Je tenais à vous partager cette page lumineuse du père de Sesboüé, au sujet de l'interprétation catholique à donner à la mort de Jésus sur la croix. Ce que le père de Sesboüé condamne (ainsi que la Commission théologique internationale), mais c'est justement la théologie d'Alfred Kuen ou celle véhiculée par le site Topchrétien. 

C'est pourquoi dans un autre fil, je disais qu'il fallait faire attention pour ne pas s'alimenter dans n'importe quoi (site sur Internet, etc.) et au seul motif que l'on s"y présenterait là-bas comme "chrétiens". 

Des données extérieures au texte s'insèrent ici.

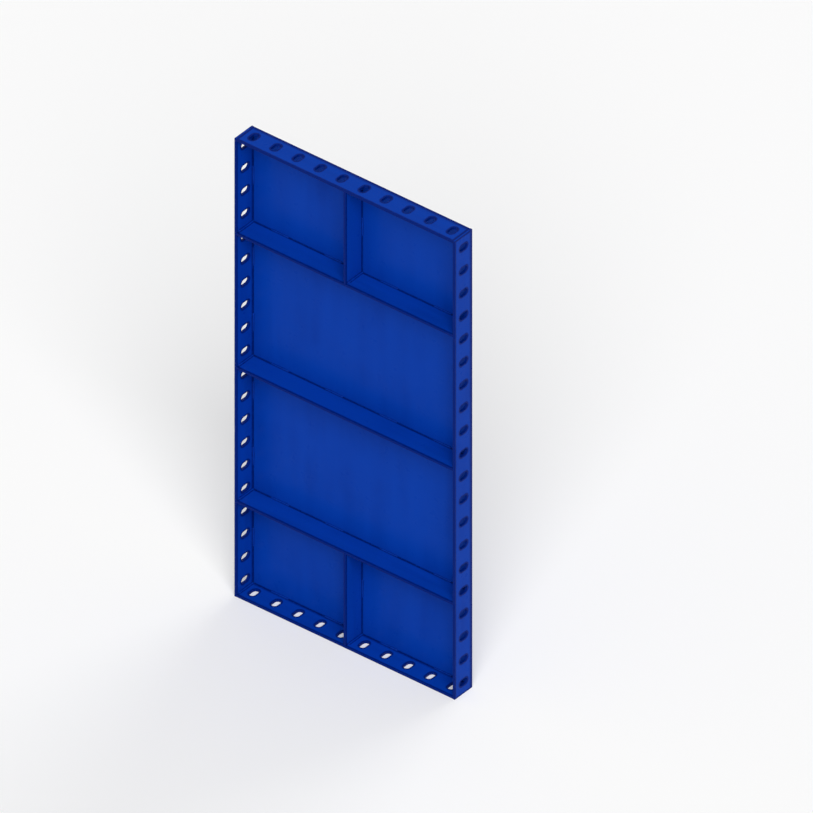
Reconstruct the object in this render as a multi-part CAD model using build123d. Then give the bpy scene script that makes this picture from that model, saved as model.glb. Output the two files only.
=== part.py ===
"""A welded steel formwork panel for casting concrete walls.

Four slotted flat-bar edge straps frame a thin casting sheet. Three cross ribs and two
short stub ribs stiffen the sheet from behind, and stitches of fillet weld hold it all.

The panel stands on a short edge: +Z is up, +Y is the casting side, -Y the ribbed side,
and the origin is the centre of the underside. Lengths are in millimetres.
"""

import os
from typing import NamedTuple

from build123d import *

# The whole panel
panel_width = 500.0
panel_height = 1000.0
frame_depth = 50.0  # front rim to casting face

# Stock
strap_thickness = 5.0
sheet_thickness = 2.5
rib_thickness = 5.0
stub_thickness = 5.0
bar_edge_radius = 0.8  # rolled arris on the free long edges of every bar

# Rib layout
end_bay_height = 200.0  # clear height from a short strap to its nearest cross rib

# Pin slots, long axis across the strap
slot_length = 22.0
slot_width = 13.0
slot_pitch = 50.0
slot_end_distance = 25.0  # the least from a panel corner to the first slot's centre
slot_face_distance = 25.0  # casting face to the slots' centre line

# Fillet welds
stitch_leg = 3.0
stitch_length = 40.0
stitch_spacing = 110.0  # the most seam length that one stitch serves
corner_leg = 4.0
corner_rim_gap = 6.0  # a corner bead stops this far short of the front rim
bead_crown = 0.35  # how far a bead's face stands proud of a flat chamfer

# Planes that the pieces share
rim_y = -frame_depth / 2
casting_y = frame_depth / 2
sheet_y = casting_y - sheet_thickness
half_width = panel_width / 2
inner_half_width = half_width - strap_thickness
inner_bottom = strap_thickness
inner_top = panel_height - strap_thickness
middle_z = panel_height / 2
rib_depth = sheet_y - rim_y

# Clear faces of the cross ribs, from the foot up
lower_rib_bottom = inner_bottom + end_bay_height
lower_rib_top = lower_rib_bottom + rib_thickness
middle_rib_bottom = middle_z - rib_thickness / 2
middle_rib_top = middle_z + rib_thickness / 2
upper_rib_top = inner_top - end_bay_height
upper_rib_bottom = upper_rib_top - rib_thickness


class Bay(NamedTuple):
    """A clear rectangle of the sheet, between four upright faces."""

    left: float
    right: float
    bottom: float
    top: float


# ---------------------------------------------------------------- bars and sheet


def bar_section(thickness, depth, round_outer_back):
    """Section of a flat bar, thickness along X and depth along Y, with rolled arrises.

    The two corners at the front rim are rounded, and on an edge strap the outer (+X)
    corner at the back as well.
    """
    section = Rectangle(thickness, depth)
    by_depth = section.vertices().group_by(Axis.Y)
    corners = list(by_depth[0])
    if round_outer_back:
        corners.append(by_depth[-1].sort_by(Axis.X)[-1])
    radius = min(bar_edge_radius, 0.4 * thickness)
    return fillet(corners, radius)


def slot_places(edge_length):
    """Distances of the slots' centres from the middle of an edge of this length."""
    steps = int((edge_length - 2 * slot_end_distance) / slot_pitch + 1e-6)
    return [(i - steps / 2) * slot_pitch for i in range(steps + 1)]


def edge_strap(length, edge_length):
    """An edge strap along Z, outer face towards +X, punched with its row of slots.

    length is the bar's own; edge_length is that of the panel edge that it forms.
    """
    section = bar_section(strap_thickness, frame_depth, round_outer_back=True)
    bar = extrude(section, length / 2, both=True)
    across = casting_y - slot_face_distance
    outlines = Sketch() + [
        Plane.YZ * Pos(across, place) * SlotOverall(slot_length, slot_width)
        for place in slot_places(edge_length)
    ]
    return bar - extrude(outlines, strap_thickness, both=True)


def side_strap():
    """The right-hand strap, which runs the full height of the panel."""
    middle = half_width - strap_thickness / 2
    return Pos(middle, 0, middle_z) * edge_strap(panel_height, panel_height)


def short_strap():
    """The top strap, fitted between the side straps."""
    strap = Rot(0, -90, 0) * edge_strap(2 * inner_half_width, panel_width)
    return Pos(0, 0, panel_height - strap_thickness / 2) * strap


def rib(length, thickness):
    """A plain rib along Z, from the sheet to the front rim."""
    section = bar_section(thickness, rib_depth, round_outer_back=False)
    return Pos(0, rim_y + rib_depth / 2, 0) * extrude(section, length / 2, both=True)


def cross_rib(bottom):
    """A rib from side strap to side strap, with its underside at this height."""
    lying = Rot(0, 90, 0) * rib(2 * inner_half_width, rib_thickness)
    return Pos(0, 0, bottom + rib_thickness / 2) * lying


def stub_rib(bottom, top):
    """A short upright rib at mid-width."""
    return Pos(0, 0, (bottom + top) / 2) * rib(top - bottom, stub_thickness)


def face_sheet():
    """The casting sheet, let in flush with the back edges of the straps."""
    outline = Plane.XZ * Pos(0, middle_z) * Rectangle(2 * inner_half_width, inner_top - inner_bottom)
    return Pos(0, casting_y, 0) * extrude(outline, sheet_thickness)


# ---------------------------------------------------------------- welds


def bead(corner, first, second, leg, length):
    """A fillet bead centred on a point of its seam.

    first and second are the directions that lead out of the seam along its two faces.
    """
    proud = leg / 2 + bead_crown / 2**0.5
    face = ThreePointArc((leg, 0), (proud, proud), (0, leg))
    outline = make_face([Line((0, 0), (leg, 0)), face, Line((0, leg), (0, 0))])
    along = Vector(*first).cross(Vector(*second))
    place = Plane(origin=corner, x_dir=first, z_dir=along)
    return place * extrude(outline, length / 2, both=True)


def stitch_places(start, end):
    """The centres of the stitches that share the seam between two corners."""
    count = max(1, int((end - start) / stitch_spacing))
    share = (end - start) / count
    return [start + (i + 0.5) * share for i in range(count)]


def upright_stitches(bay, x):
    """Stitches up the left or the right side of a bay, on the sheet."""
    inward = 1 if x == bay.left else -1
    return [
        bead((x, sheet_y, z), (inward, 0, 0), (0, -1, 0), stitch_leg, stitch_length)
        for z in stitch_places(bay.bottom, bay.top)
    ]


def level_stitches(bay, z):
    """Stitches along the bottom or the top of a bay, on the sheet."""
    inward = 1 if z == bay.bottom else -1
    return [
        bead((x, sheet_y, z), (0, 0, inward), (0, -1, 0), stitch_leg, stitch_length)
        for x in stitch_places(bay.left, bay.right)
    ]


def corner_bead(bay, x, z):
    """A bead down one corner of a bay, from the sheet nearly to the front rim."""
    length = rib_depth - corner_rim_gap
    across = 1 if x == bay.left else -1
    upward = 1 if z == bay.bottom else -1
    middle = (x, sheet_y - length / 2, z)
    return bead(middle, (across, 0, 0), (0, 0, upward), corner_leg, length)


def cross_rib_welds(below, above):
    """The welds of a cross rib to the sheet and to both side straps."""
    beads = []
    for bay in below:
        beads += level_stitches(bay, bay.top)
    for bay in above:
        beads += level_stitches(bay, bay.bottom)
    for side in (-inner_half_width, inner_half_width):
        beads += [corner_bead(bay, side, bay.top) for bay in below if side in bay[:2]]
        beads += [corner_bead(bay, side, bay.bottom) for bay in above if side in bay[:2]]
    return beads


def stub_rib_welds(left_bay, right_bay):
    """The welds of a stub rib to the sheet, the short strap and the cross rib."""
    beads = upright_stitches(left_bay, left_bay.right)
    beads += upright_stitches(right_bay, right_bay.left)
    for z in (left_bay.bottom, left_bay.top):
        beads.append(corner_bead(left_bay, left_bay.right, z))
        beads.append(corner_bead(right_bay, right_bay.left, z))
    return beads


# ---------------------------------------------------------------- the panel


def end_bays(bottom, top):
    """The pair of bays on either side of a stub rib."""
    stub = stub_thickness / 2
    left = Bay(-inner_half_width, -stub, bottom, top)
    right = Bay(stub, inner_half_width, bottom, top)
    return [left, right]


def plates():
    """The sheet, the straps and the ribs, by name."""
    right, top = side_strap(), short_strap()
    return {
        "face_sheet": face_sheet(),
        "left_edge_strap": mirror(right, Plane.YZ),
        "right_edge_strap": right,
        "top_edge_strap": top,
        "bottom_edge_strap": Pos(0, 0, middle_z) * mirror(Pos(0, 0, -middle_z) * top, Plane.XY),
        "upper_cross_rib": cross_rib(upper_rib_bottom),
        "middle_cross_rib": cross_rib(middle_rib_bottom),
        "lower_cross_rib": cross_rib(lower_rib_bottom),
        "top_stub_rib": stub_rib(upper_rib_top, inner_top),
        "bottom_stub_rib": stub_rib(inner_bottom, lower_rib_bottom),
    }


def welds():
    """The beads of each joint, by name."""
    foot = end_bays(inner_bottom, lower_rib_bottom)
    lower = [Bay(-inner_half_width, inner_half_width, lower_rib_top, middle_rib_bottom)]
    upper = [Bay(-inner_half_width, inner_half_width, middle_rib_top, upper_rib_bottom)]
    head = end_bays(upper_rib_top, inner_top)
    left_side = [foot[0], *lower, *upper, head[0]]
    right_side = [foot[1], *lower, *upper, head[1]]
    return {
        "corner_welds": [
            corner_bead(foot[0], foot[0].left, inner_bottom),
            corner_bead(foot[1], foot[1].right, inner_bottom),
            corner_bead(head[0], head[0].left, inner_top),
            corner_bead(head[1], head[1].right, inner_top),
        ],
        "left_edge_welds": [b for bay in left_side for b in upright_stitches(bay, bay.left)],
        "right_edge_welds": [b for bay in right_side for b in upright_stitches(bay, bay.right)],
        "top_edge_welds": [b for bay in head for b in level_stitches(bay, bay.top)],
        "bottom_edge_welds": [b for bay in foot for b in level_stitches(bay, bay.bottom)],
        "upper_rib_welds": cross_rib_welds(upper, head),
        "middle_rib_welds": cross_rib_welds(lower, upper),
        "lower_rib_welds": cross_rib_welds(foot, lower),
        "top_stub_welds": stub_rib_welds(*head),
        "bottom_stub_welds": stub_rib_welds(*foot),
    }


os.makedirs("parts", exist_ok=True)
for name, plate in plates().items():
    export_step(plate, f"parts/{name}.step")
for name, beads in welds().items():
    export_step(Compound(children=beads), f"parts/{name}.step")
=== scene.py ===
import math
from typing import NamedTuple

import bmesh
import bpy
from mathutils import Matrix, Vector, noise


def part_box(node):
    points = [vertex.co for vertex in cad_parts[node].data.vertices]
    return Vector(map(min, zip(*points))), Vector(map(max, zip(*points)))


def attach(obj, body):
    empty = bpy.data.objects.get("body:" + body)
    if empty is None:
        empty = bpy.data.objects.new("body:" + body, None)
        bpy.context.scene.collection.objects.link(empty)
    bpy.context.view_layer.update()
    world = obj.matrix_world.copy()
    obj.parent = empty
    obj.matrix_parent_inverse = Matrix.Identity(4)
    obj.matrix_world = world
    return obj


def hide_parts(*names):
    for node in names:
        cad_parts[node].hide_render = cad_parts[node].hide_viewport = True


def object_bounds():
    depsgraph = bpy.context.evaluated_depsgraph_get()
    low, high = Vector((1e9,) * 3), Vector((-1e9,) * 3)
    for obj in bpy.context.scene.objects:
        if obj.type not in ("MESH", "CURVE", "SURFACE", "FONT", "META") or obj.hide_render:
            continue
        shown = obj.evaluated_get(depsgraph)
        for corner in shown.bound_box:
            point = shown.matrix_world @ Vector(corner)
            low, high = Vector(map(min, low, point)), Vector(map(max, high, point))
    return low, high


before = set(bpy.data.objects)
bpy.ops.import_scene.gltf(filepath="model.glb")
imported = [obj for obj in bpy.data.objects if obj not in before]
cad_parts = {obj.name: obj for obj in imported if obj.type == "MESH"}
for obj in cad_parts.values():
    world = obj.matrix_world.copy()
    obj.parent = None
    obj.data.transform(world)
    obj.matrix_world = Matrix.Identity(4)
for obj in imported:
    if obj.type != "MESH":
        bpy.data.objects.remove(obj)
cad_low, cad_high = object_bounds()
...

Parce que selon le schéma d'interprétation que l'on adopte pour la mort de Jésus sur la croix, l'on n'arrive pas à présenter un Dieu opérant d'une même façon intelligible . Ce qui découle du modèle explicatif judiciaire de la théologie protestante (la théorie de la substitution : Jésus subit à ma place ce que j'aurais dû subir) en est la suppression du purgatoire, l'élimination de la nécessité des bonnes oeuvres comme moyen de sanctification personnelle (... puisque Jésus a tout fait à notre place sur la croix), la caducité de la messe en tant que sacrifice actualisé pour aujourd'hui, etc. Ce n'est pas rien. 

Le terme justice ne prendra pas la même coloration selon que l'on adopte l'idée d'un Alfred Kuen ou Karl Barth au lieu de l'idée qui sera celle de l'Église catholique.